-- Written task --
Return, exactly as written, the lines from the one containing "corner] = make_glide_stem(side, end)" through the one containing "SWEEP_TO = 1.0", with both ends included.
[Start Information supplied]
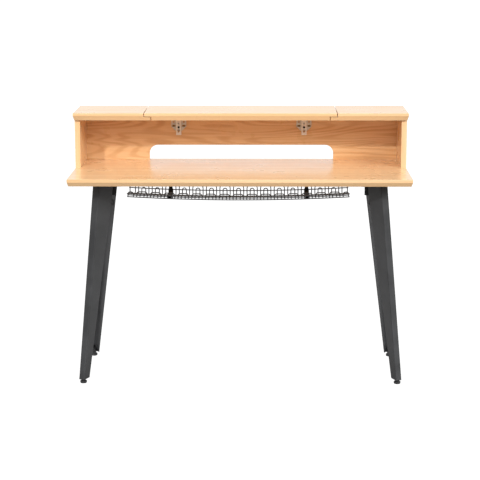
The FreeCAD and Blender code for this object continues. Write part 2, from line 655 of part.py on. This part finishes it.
def make_hinge_arm(side):
    """Channel arm: two cheeks and a front web over the plate's block."""
    x = side * HINGE_X
    y_in = BACK_FRONT_Y - 4.0
    y_web = BACK_FRONT_Y - ARM_DEPTH
    ay, az = PIVOT_ARM
    outline = [(y_in, ARM_BOTTOM_Z), (y_web, ARM_BOTTOM_Z), (y_web, ARM_SHOULDER_Z), (ay - ARM_EYE_R, 914.0),
               (ay - ARM_EYE_R, az), (ay + ARM_EYE_R, az), (y_in, 904.0)]
    web = box(x - ARM_HALF_W, x + ARM_HALF_W, y_web, y_web + ARM_WALL, ARM_BOTTOM_Z, ARM_SHOULDER_Z)
    nose = side_profile([(y_web, ARM_SHOULDER_Z), (ay - ARM_EYE_R, 914.0), (ay - ARM_EYE_R + ARM_WALL, 914.0),
                         (y_web + ARM_WALL, ARM_SHOULDER_Z)], x - ARM_HALF_W, x + ARM_HALF_W)
    arm = web.fuse(nose)
    for x0 in (x - ARM_HALF_W, x + ARM_HALF_W - ARM_WALL):
        arm = arm.fuse(side_profile(outline, x0, x0 + ARM_WALL))
        arm = arm.fuse(rod(x0, ay, az, ARM_EYE_R, ARM_WALL, (1, 0, 0)))
    drop = rod(x, y_web - 1, ARM_DROP_Z, ARM_DROP_R, 4.0, (0, 1, 0))
    tip = face_of([(x - ARM_DROP_R, y_web - 1, ARM_DROP_Z), (x + ARM_DROP_R, y_web - 1, ARM_DROP_Z),
                   (x + 0.8, y_web - 1, ARM_DROP_TIP_Z), (x - 0.8, y_web - 1, ARM_DROP_TIP_Z)])
    holes = [rod(x - 15.0, ay, az, PIN_R, 30.0, (1, 0, 0)),
             rod(x, y_web - 1, ARM_SCREW_Z, ARM_SCREW_R + 0.2, 4.0, (0, 1, 0)),
             rod(x, y_web - 1, ARM_WINDOW_Z, ARM_WINDOW_R, 4.0, (0, 1, 0)),
             drop.fuse(tip.extrude(V(0, 4, 0)))]
    return cut_all(arm.removeSplitter(), holes)


def make_arm_screws():
    screws = []
    for side in (-1, 1):
        x = side * HINGE_X
        y = BACK_FRONT_Y - ARM_DEPTH
        head = rod(x, y - 2.2, ARM_SCREW_Z, 4.0, 2.2, (0, 1, 0))
        shank = rod(x, y - 0.5, ARM_SCREW_Z, ARM_SCREW_R, 12.0, (0, 1, 0))
        screws.append(head.fuse(shank).cut(cross_cut(x, y - 2.3, ARM_SCREW_Z, 2.4, 1.0, 1.4)))
    return group(screws)


def cup_flange(x, extra):
    """Rim plate of the cup with two ears, flush in the lid's underside."""
    z0 = SHELF_UNDER_Z - (1.0 if extra else 0.0)
    h = 1.2 + (1.0 + extra if extra else 0.0)
    disc = rod(x, CUP_Y, z0, 19.2 + extra, h)
    half = CUP_EAR_R + extra
    bar = box(x - CUP_EAR_X, x + CUP_EAR_X, CUP_EAR_Y - half, CUP_EAR_Y + half, z0, z0 + h)
    ears = [rod(x + s * CUP_EAR_X, CUP_EAR_Y, z0, half, h) for s in (-1, 1)]
    return disc.fuse(bar).fuse(ears[0]).fuse(ears[1])


def cup_screw_places():
    return [(s * HINGE_X + dx, CUP_EAR_Y) for s in (-1, 1) for dx in (-CUP_EAR_X, CUP_EAR_X)]


def make_hinge_cup(side):
    """Steel cup, its rim notched at the rear where the open link passes."""
    x = side * HINGE_X
    body = cup_flange(x, 0.0).fuse(rod(x, CUP_Y, SHELF_UNDER_Z, CUP_R, CUP_DEPTH)).removeSplitter()
    holes = [rod(x, CUP_Y, SHELF_UNDER_Z - 1, CUP_BORE_R, CUP_DEPTH),
             rod(x - 20.0, PIVOT_CUP[0], PIVOT_CUP[1], PIN_R, 40.0, (1, 0, 0)),
             box(x - 6.0, x + 6.0, CUP_Y, CUP_NOTCH_Y, SHELF_UNDER_Z - 1, SHELF_UNDER_Z + 1.6)]
    for px, py in cup_screw_places():
        if px * side > 0:
            holes.append(Part.makeCone(3.4, 1.9, 1.21, V(px, py, SHELF_UNDER_Z), V(0, 0, 1)))
    return cut_all(body, holes)


def make_cup_screws():
    screws = []
    for x, y in cup_screw_places():
        head = Part.makeCone(3.3, 1.7, 1.2, V(x, y, SHELF_UNDER_Z + 0.05), V(0, 0, 1))
        shank = rod(x, y, SHELF_UNDER_Z + 1.0, 1.7, 11.0)
        drive = rod(x, y, SHELF_UNDER_Z - 0.1, 1.1, 1.1)
        screws.append(head.fuse(shank).cut(drive))
    return group(screws)


def make_hinge_link(side):
    """Link between the arm's pivot and the cup's pivot, an eye at each end."""
    x = side * HINGE_X
    ay, az = PIVOT_ARM
    by, bz = PIVOT_CUP
    length = math.hypot(by - ay, bz - az)
    n = (-(bz - az) / length * 0.6, (by - ay) / length * 0.6)
    web = side_profile([(ay + n[0], az + n[1]), (by + n[0], bz + n[1]),
                        (by - n[0], bz - n[1]), (ay - n[0], az - n[1])], x - 5.0, x + 5.0)
    arm_eye = rod(x - 7.3, ay, az, 2.5, 14.6, (1, 0, 0))
    cup_eye = rod(x - 5.0, by, bz, 2.5, 10.0, (1, 0, 0))
    link = web.fuse(arm_eye).fuse(cup_eye)
    holes = [rod(x - 10.0, y, z, PIN_R + PIN_CLEAR, 20.0, (1, 0, 0)) for y, z in (PIVOT_ARM, PIVOT_CUP)]
    return cut_all(link.removeSplitter(), holes)


def make_arm_pin(side):
    x0 = side * HINGE_X - ARM_HALF_W
    return rod(x0, PIVOT_ARM[0], PIVOT_ARM[1], PIN_R, 2 * ARM_HALF_W, (1, 0, 0))


def make_cup_pin(side):
    half = CUP_BORE_R + 0.1
    return rod(side * HINGE_X - half, PIVOT_CUP[0], PIVOT_CUP[1], PIN_R, 2 * half, (1, 0, 0))


# ---- whole table --------------------------------------------------------
SIDES = (("left", -1), ("right", 1))
ENDS = (("front", -1), ("rear", 1))


def build_nodes():
    nodes = {
        "worktop": make_worktop(),
        "back_panel": make_back_panel(),
        "lid": make_lid(),
        "lid_buffers": make_lid_buffers(),
        "panel_screws": group([panel_screw(x, y) for x, y in side_screw_places()]),
        "dowels": group([dowel(p, 0) for p in dowel_places()]),
        "leg_screws": make_leg_screws(),
        "hole_plugs": make_hole_plugs(),
        "bracket_screws": make_bracket_screws(),
        "tray_cross_wires": make_tray_cross_wires(),
        "tray_long_wires": make_tray_long_wires(),
        "tray_clamp_screws": make_clamp_screws(),
        "tray_hanger_screws": make_hanger_screws(),
        "hinge_plate_screws": make_hinge_plate_screws(),
        "hinge_arm_screws": make_arm_screws(),
        "hinge_cup_screws": make_cup_screws(),
    }
    for word, side in SIDES:
        nodes["side_panel_" + word] = make_side_panel(side)
        nodes["fixed_top_" + word] = make_fixed_top(side)
        nodes["tray_hanger_" + word] = make_tray_hanger(side)
        nodes["tray_clamp_" + word] = make_tray_clamp(side)
        nodes["hinge_plate_" + word] = make_hinge_plate(side)
        nodes["hinge_arm_" + word] = make_hinge_arm(side)
        nodes["hinge_link_" + word] = make_hinge_link(side)
        nodes["hinge_cup_" + word] = make_hinge_cup(side)
        nodes["hinge_arm_pin_" + word] = make_arm_pin(side)
        nodes["hinge_cup_pin_" + word] = make_cup_pin(side)
        for place, end in ENDS:
            corner = place + "_" + word
            nodes["leg_" + corner] = make_leg(side, end)
            nodes["leg_plate_" + corner] = make_leg_plate(side, end)
            nodes["corner_bracket_" + corner] = make_corner_bracket(side, end)
            nodes["foot_nut_" + corner] = make_foot_nut(side, end)
            nodes["glide_pad_" + corner] = make_glide_pad(side, end)
            nodes["glide_stem_" + corner] = make_glide_stem(side, end)
    return nodes


os.makedirs("parts", exist_ok=True)
for name, shape in build_nodes().items():
    shape.exportStep("parts/" + name + ".step")
    print(name, len(shape.Solids), shape.isValid(), round(shape.Volume / 1000.0, 2), "cm3")
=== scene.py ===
import math

import bpy
from mathutils import Matrix, Vector


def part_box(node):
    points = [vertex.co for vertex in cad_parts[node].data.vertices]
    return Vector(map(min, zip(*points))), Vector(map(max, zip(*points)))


# ---- camera, in metres and radians ---------------------------------------
CAMERA_AT = Vector((0.0783, -5.6053, 1.6135))
CAMERA_YAW = -0.0144
CAMERA_PITCH = 0.1983
CAMERA_ROLL = 0.0014
CAMERA_LENS = 117.5
SENSOR = 36.0

# ---- light ----------------------------------------------------------------
SUN_DIRECTION = Vector((0.332, 1.0, -0.582))
SUN_STRENGTH = 1.18
SUN_SPREAD = math.radians(2.0)
FILL_DIRECTION = Vector((-0.80, 1.0, -0.65))
FILL_STRENGTH = 1.6
FILL_SPREAD = math.radians(24.0)
HORIZON_FRONT = 0.28
SOFTBOX_FRONT = 1.55
WORLD_REAR = 0.88
SOFTBOX_FROM = 0.05
SOFTBOX_TO = 0.42
SIDES_FROM = -0.85
SIDES_TO = 0.05
FLOOR_HALF = 40.0
FLOOR_SEEN = 0.96
FLOOR_SHADE = 0.12
FLOOR_BOUNCE = 0.20
SWEEP_GLOW = 1.35
SWEEP_FROM = -0.4
SWEEP_TO = 1.0

# ---- colours, and sizes in metres -----------------------------------------
WOOD_LIGHT = (0.87, 0.60, 0.350)
WOOD_MID = (0.82, 0.52, 0.265)
WOOD_DARK = (0.57, 0.28, 0.100)
PLAIN_TINT = (1.0, 1.0, 1.0)
# Painted shade: the back panel's wood is tinted redder and deeper, standing in for the warm bounce light in
# its shade.
BACK_PANEL_SHADE_TINT = (0.95, 0.90, 0.80)
# Painted shade: the downward-facing undercut of each board is painted this much darker.
UNDERCUT_SHADE = 0.72
LACQUER = 0.60
LACQUER_ROUGHNESS = 0.14
STRAIGHT_RINGS = 70.0
CATHEDRAL_RINGS = 120.0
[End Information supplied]
-- Solution for this task --
            nodes["glide_stem_" + corner] = make_glide_stem(side, end)
    return nodes


os.makedirs("parts", exist_ok=True)
for name, shape in build_nodes().items():
    shape.exportStep("parts/" + name + ".step")
    print(name, len(shape.Solids), shape.isValid(), round(shape.Volume / 1000.0, 2), "cm3")
=== scene.py ===
import math

import bpy
from mathutils import Matrix, Vector


def part_box(node):
    points = [vertex.co for vertex in cad_parts[node].data.vertices]
    return Vector(map(min, zip(*points))), Vector(map(max, zip(*points)))


# ---- camera, in metres and radians ---------------------------------------
CAMERA_AT = Vector((0.0783, -5.6053, 1.6135))
CAMERA_YAW = -0.0144
CAMERA_PITCH = 0.1983
CAMERA_ROLL = 0.0014
CAMERA_LENS = 117.5
SENSOR = 36.0

# ---- light ----------------------------------------------------------------
SUN_DIRECTION = Vector((0.332, 1.0, -0.582))
SUN_STRENGTH = 1.18
SUN_SPREAD = math.radians(2.0)
FILL_DIRECTION = Vector((-0.80, 1.0, -0.65))
FILL_STRENGTH = 1.6
FILL_SPREAD = math.radians(24.0)
HORIZON_FRONT = 0.28
SOFTBOX_FRONT = 1.55
WORLD_REAR = 0.88
SOFTBOX_FROM = 0.05
SOFTBOX_TO = 0.42
SIDES_FROM = -0.85
SIDES_TO = 0.05
FLOOR_HALF = 40.0
FLOOR_SEEN = 0.96
FLOOR_SHADE = 0.12
FLOOR_BOUNCE = 0.20
SWEEP_GLOW = 1.35
SWEEP_FROM = -0.4
SWEEP_TO = 1.0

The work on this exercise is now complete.